--- TASK DIRECTIONS ---
Reproduce the entries below in full, word for word.

|---|

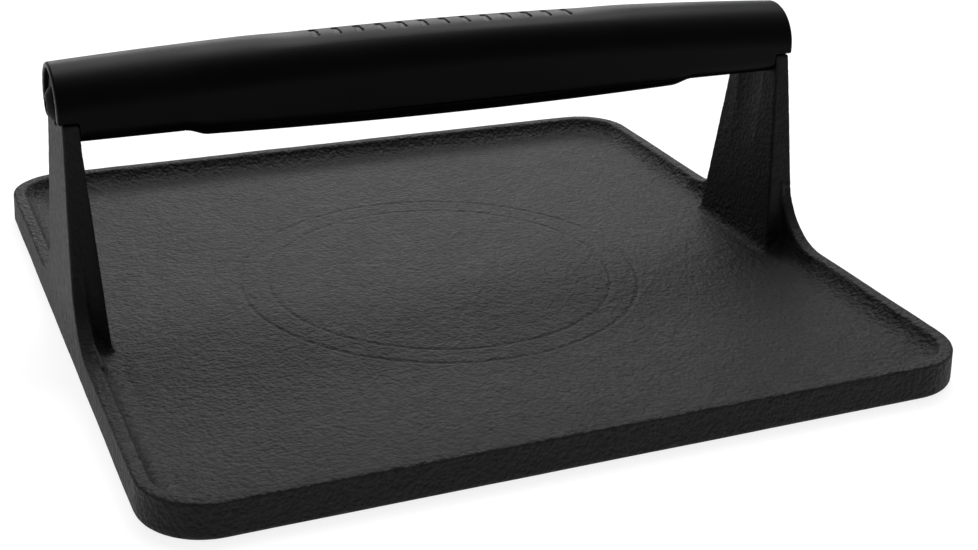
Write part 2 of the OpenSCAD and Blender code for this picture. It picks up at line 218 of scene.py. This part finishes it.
def shell(p):
    """Upper part of the handle: hollow, with a solid block at each end that takes an insert."""
    x, y, z = abs(p[:, 0]), abs(p[:, 1]), p[:, 2]
    d = common(grip(p), x - GRIP_HALF_L, END_EDGE)
    recess = np.minimum(np.hypot(y, np.maximum(z - SCREW_Z, 0)) - ARCH_R, z - ARCH_Z)
    d = common(d, -np.maximum(recess, SEAT_X - x), RECESS_EDGE)
    d = common(d, -np.maximum(x - COVER_HALF_L, z - PARTING_Z), JOINT_EDGE)
    hollow = np.maximum(np.hypot(y, np.maximum(z - crown(x), 0)) - GRIP_R + WALL, z - TOP_Z + WALL)
    hollow = np.maximum(hollow, np.minimum(np.maximum(x - END_BLOCK_X, END_FLOOR_Z + WALL - z),
                                           x - COVER_HALF_L + WALL))
    d = common(d, -hollow, HOLLOW_EDGE)
    across = np.hypot(y, z - SCREW_Z)
    for r, end_x in ((INSERT_D / 2, SEAT_X - 0.2 - INSERT_L), (THREAD_D / 2 + 0.3, PILOT_X)):
        d = common(d, r - np.maximum(across, r + end_x - x), BORE_EDGE)
    return common(d, -slots(p), SLOT_RIM)


def cover(p):
    """The belly piece that closes the handle from below, with a tongue inside the shell."""
    x, y, z = abs(p[:, 0]), abs(p[:, 1]), p[:, 2]
    d = common(grip(p), np.maximum(x - COVER_HALF_L, z - PARTING_Z) + JOINT_GAP, JOINT_EDGE)
    tongue = np.maximum(np.maximum(x - COVER_HALF_L + WALL + 0.2, y - GRIP_R + WALL + 0.2),
                        np.maximum(PARTING_Z - 1 - z, z - PARTING_Z - 4))
    pocket = np.maximum(np.maximum(x - RAMP_FROM, y - GRIP_R + WALL + 2.0), PARTING_Z - 1.2 - z)
    return common(np.minimum(d, tongue), -pocket, POCKET_EDGE)


def screw(p):
    """Button head screw in the right post. Its head's outer face looks along +X."""
    x, y, z = p[:, 0] - SPOT_X, p[:, 1], p[:, 2] - SCREW_Z
    across = np.hypot(y, z)
    flat = HEAD_D / 4
    low = (HEAD_H ** 2 + flat ** 2 - HEAD_EDGE_H ** 2 - HEAD_D ** 2 / 4) / 2 / (HEAD_H - HEAD_EDGE_H)
    dome = np.hypot(across, x - low) - math.hypot(flat, HEAD_H - low)
    side, faces = common(dome, across - HEAD_D / 2, DOME_EDGE), common(x - HEAD_H, -x, HEAD_FACE_EDGE)
    head = common(side, faces, HEAD_EDGE)
    thread = smooth(-x - THREAD_FROM) * (0.5 + 0.5 * np.cos(2 * math.pi * x - np.arctan2(z, y)))
    round_shank = across - THREAD_D / 2 + THREAD_INSET + THREAD_DEPTH * thread
    shank = common(round_shank, -x - SCREW_L, TIP_EDGE)
    shank = np.maximum(shank, x - 0.5)
    turns = (0, math.pi / 3, -math.pi / 3)
    hexagon = np.max([abs(y * math.cos(t) + z * math.sin(t)) for t in turns], axis=0)
    socket = np.maximum(hexagon - SOCKET_AF / 2, HEAD_H - SOCKET_DEPTH - x)
    return common(np.minimum(head, shank), -socket, SOCKET_EDGE)


# ---------------------------------------------------------------- meshes from fields
def lines(*spans):
    """Grid lines along one axis from (from, to, step) spans that follow each other."""
    made = []
    for start, end, step in spans:
        made.append(np.linspace(start, end, max(1, round((end - start) / step)) + 1)[:-1])
    return np.append(np.concatenate(made), spans[-1][1])


def both_ways(*spans):
    """Lines for both sides of 0, from spans that run outwards from 0."""
    out = lines(*spans)
    return np.concatenate([-out[:0:-1], out])


def slope_of(field, p, step=0.01):
    """The field's gradient."""
    g = np.empty_like(p)
    for k in range(3):
        e = np.zeros(3)
        e[k] = step
        g[:, k] = (field(p + e) - field(p - e)) / (2 * step)
    return g


def net(field, axes):
    """A closed mesh of four-sided faces on the field's zero surface.

    It has one vertex in each grid cell that the surface passes through, pulled onto the surface.
    """
    values = np.concatenate([
        field(np.stack(np.meshgrid(x, axes[1], axes[2], indexing="ij"), -1).reshape(-1, 3))
        for x in axes[0]
    ]).reshape([len(a) for a in axes])
    cells = np.array(values.shape) - 1
    total, count = np.zeros((cells.prod(), 3)), np.zeros(cells.prod())
    faces = []
    for a in range(3):
        b, c = (a + 1) % 3, (a + 2) % 3
        low, high = (np.moveaxis(values, a, 0)[s] for s in (slice(None, -1), slice(1, None)))
        low, high = np.moveaxis(low, 0, a), np.moveaxis(high, 0, a)
        at = np.argwhere((low < 0) != (high < 0))
        v0, v1 = low[tuple(at.T)], high[tuple(at.T)]
        place = np.stack([axes[k][at[:, k]] for k in range(3)], 1)
        place[:, a] += (axes[a][at[:, a] + 1] - axes[a][at[:, a]]) * v0 / (v0 - v1)
        ring = []
        for db, dc in ((0, 0), (1, 0), (1, 1), (0, 1)):
            cell = at.copy()
            cell[:, b] -= db
            cell[:, c] -= dc
            flat = np.ravel_multi_index(tuple(cell.T), tuple(cells))
            ring.append(flat)
            for k in range(3):
                total[:, k] += np.bincount(flat, place[:, k], len(total))
            count += np.bincount(flat, minlength=len(count))
        ring = np.stack(ring, 1)
        faces.append(np.where((v0 < 0)[:, None], ring, ring[:, ::-1]))
    used = np.flatnonzero(count)
    number = np.full(len(count), -1)
    number[used] = np.arange(len(used))
    points = total[used] / count[used, None]
    cell = np.stack(np.unravel_index(used, tuple(cells)), 1)
    first = np.stack([axes[k][cell[:, k]] for k in range(3)], 1)
    last = np.stack([axes[k][cell[:, k] + 1] for k in range(3)], 1)
    for _ in range(6):
        g = slope_of(field, points)
        move = g * (field(points) / np.maximum((g * g).sum(1), 0.05))[:, None]
        points = np.clip(points - move, first, last)
    return points, number[np.concatenate(faces)]


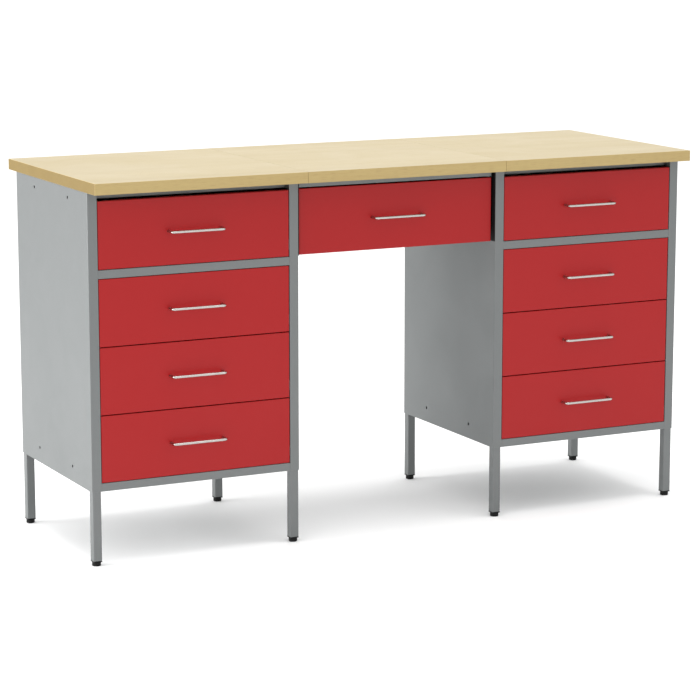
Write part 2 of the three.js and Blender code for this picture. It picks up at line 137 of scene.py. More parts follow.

|---|

--- COMPLETE RESPONSE ---
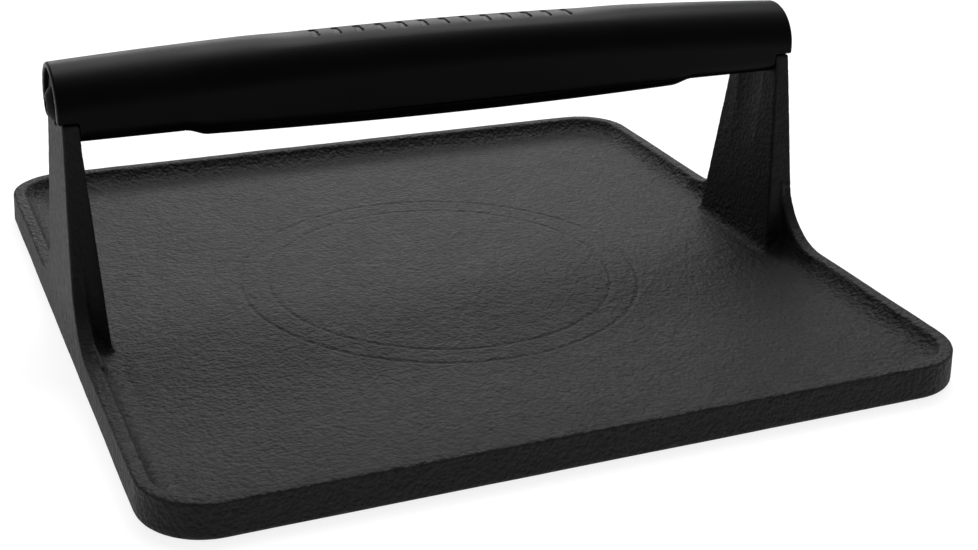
Write part 2 of the OpenSCAD and Blender code for this picture. It picks up at line 218 of scene.py. This part finishes it.
def shell(p):
    """Upper part of the handle: hollow, with a solid block at each end that takes an insert."""
    x, y, z = abs(p[:, 0]), abs(p[:, 1]), p[:, 2]
    d = common(grip(p), x - GRIP_HALF_L, END_EDGE)
    recess = np.minimum(np.hypot(y, np.maximum(z - SCREW_Z, 0)) - ARCH_R, z - ARCH_Z)
    d = common(d, -np.maximum(recess, SEAT_X - x), RECESS_EDGE)
    d = common(d, -np.maximum(x - COVER_HALF_L, z - PARTING_Z), JOINT_EDGE)
    hollow = np.maximum(np.hypot(y, np.maximum(z - crown(x), 0)) - GRIP_R + WALL, z - TOP_Z + WALL)
    hollow = np.maximum(hollow, np.minimum(np.maximum(x - END_BLOCK_X, END_FLOOR_Z + WALL - z),
                                           x - COVER_HALF_L + WALL))
    d = common(d, -hollow, HOLLOW_EDGE)
    across = np.hypot(y, z - SCREW_Z)
    for r, end_x in ((INSERT_D / 2, SEAT_X - 0.2 - INSERT_L), (THREAD_D / 2 + 0.3, PILOT_X)):
        d = common(d, r - np.maximum(across, r + end_x - x), BORE_EDGE)
    return common(d, -slots(p), SLOT_RIM)


def cover(p):
    """The belly piece that closes the handle from below, with a tongue inside the shell."""
    x, y, z = abs(p[:, 0]), abs(p[:, 1]), p[:, 2]
    d = common(grip(p), np.maximum(x - COVER_HALF_L, z - PARTING_Z) + JOINT_GAP, JOINT_EDGE)
    tongue = np.maximum(np.maximum(x - COVER_HALF_L + WALL + 0.2, y - GRIP_R + WALL + 0.2),
                        np.maximum(PARTING_Z - 1 - z, z - PARTING_Z - 4))
    pocket = np.maximum(np.maximum(x - RAMP_FROM, y - GRIP_R + WALL + 2.0), PARTING_Z - 1.2 - z)
    return common(np.minimum(d, tongue), -pocket, POCKET_EDGE)


def screw(p):
    """Button head screw in the right post. Its head's outer face looks along +X."""
    x, y, z = p[:, 0] - SPOT_X, p[:, 1], p[:, 2] - SCREW_Z
    across = np.hypot(y, z)
    flat = HEAD_D / 4
    low = (HEAD_H ** 2 + flat ** 2 - HEAD_EDGE_H ** 2 - HEAD_D ** 2 / 4) / 2 / (HEAD_H - HEAD_EDGE_H)
    dome = np.hypot(across, x - low) - math.hypot(flat, HEAD_H - low)
    side, faces = common(dome, across - HEAD_D / 2, DOME_EDGE), common(x - HEAD_H, -x, HEAD_FACE_EDGE)
    head = common(side, faces, HEAD_EDGE)
    thread = smooth(-x - THREAD_FROM) * (0.5 + 0.5 * np.cos(2 * math.pi * x - np.arctan2(z, y)))
    round_shank = across - THREAD_D / 2 + THREAD_INSET + THREAD_DEPTH * thread
    shank = common(round_shank, -x - SCREW_L, TIP_EDGE)
    shank = np.maximum(shank, x - 0.5)
    turns = (0, math.pi / 3, -math.pi / 3)
    hexagon = np.max([abs(y * math.cos(t) + z * math.sin(t)) for t in turns], axis=0)
    socket = np.maximum(hexagon - SOCKET_AF / 2, HEAD_H - SOCKET_DEPTH - x)
    return common(np.minimum(head, shank), -socket, SOCKET_EDGE)


# ---------------------------------------------------------------- meshes from fields
def lines(*spans):
    """Grid lines along one axis from (from, to, step) spans that follow each other."""
    made = []
    for start, end, step in spans:
        made.append(np.linspace(start, end, max(1, round((end - start) / step)) + 1)[:-1])
    return np.append(np.concatenate(made), spans[-1][1])


def both_ways(*spans):
    """Lines for both sides of 0, from spans that run outwards from 0."""
    out = lines(*spans)
    return np.concatenate([-out[:0:-1], out])


def slope_of(field, p, step=0.01):
    """The field's gradient."""
    g = np.empty_like(p)
    for k in range(3):
        e = np.zeros(3)
        e[k] = step
        g[:, k] = (field(p + e) - field(p - e)) / (2 * step)
    return g


def net(field, axes):
    """A closed mesh of four-sided faces on the field's zero surface.

    It has one vertex in each grid cell that the surface passes through, pulled onto the surface.
    """
    values = np.concatenate([
        field(np.stack(np.meshgrid(x, axes[1], axes[2], indexing="ij"), -1).reshape(-1, 3))
        for x in axes[0]
    ]).reshape([len(a) for a in axes])
    cells = np.array(values.shape) - 1
    total, count = np.zeros((cells.prod(), 3)), np.zeros(cells.prod())
    faces = []
    for a in range(3):
        b, c = (a + 1) % 3, (a + 2) % 3
        low, high = (np.moveaxis(values, a, 0)[s] for s in (slice(None, -1), slice(1, None)))
        low, high = np.moveaxis(low, 0, a), np.moveaxis(high, 0, a)
        at = np.argwhere((low < 0) != (high < 0))
        v0, v1 = low[tuple(at.T)], high[tuple(at.T)]
        place = np.stack([axes[k][at[:, k]] for k in range(3)], 1)
        place[:, a] += (axes[a][at[:, a] + 1] - axes[a][at[:, a]]) * v0 / (v0 - v1)
        ring = []
        for db, dc in ((0, 0), (1, 0), (1, 1), (0, 1)):
            cell = at.copy()
            cell[:, b] -= db
            cell[:, c] -= dc
            flat = np.ravel_multi_index(tuple(cell.T), tuple(cells))
            ring.append(flat)
            for k in range(3):
                total[:, k] += np.bincount(flat, place[:, k], len(total))
            count += np.bincount(flat, minlength=len(count))
        ring = np.stack(ring, 1)
        faces.append(np.where((v0 < 0)[:, None], ring, ring[:, ::-1]))
    used = np.flatnonzero(count)
    number = np.full(len(count), -1)
    number[used] = np.arange(len(used))
    points = total[used] / count[used, None]
    cell = np.stack(np.unravel_index(used, tuple(cells)), 1)
    first = np.stack([axes[k][cell[:, k]] for k in range(3)], 1)
    last = np.stack([axes[k][cell[:, k] + 1] for k in range(3)], 1)
    for _ in range(6):
        g = slope_of(field, points)
        move = g * (field(points) / np.maximum((g * g).sum(1), 0.05))[:, None]
        points = np.clip(points - move, first, last)
    return points, number[np.concatenate(faces)]


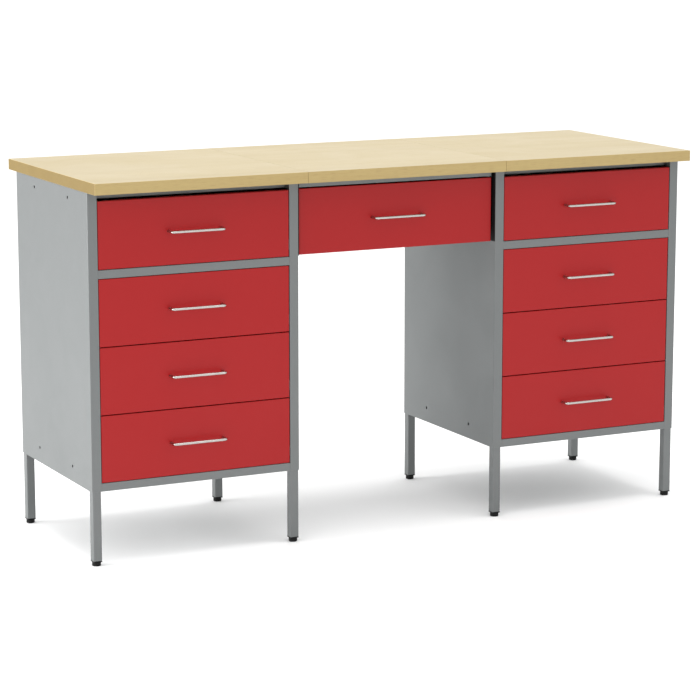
Write part 2 of the three.js and Blender code for this picture. It picks up at line 137 of scene.py. More parts follow.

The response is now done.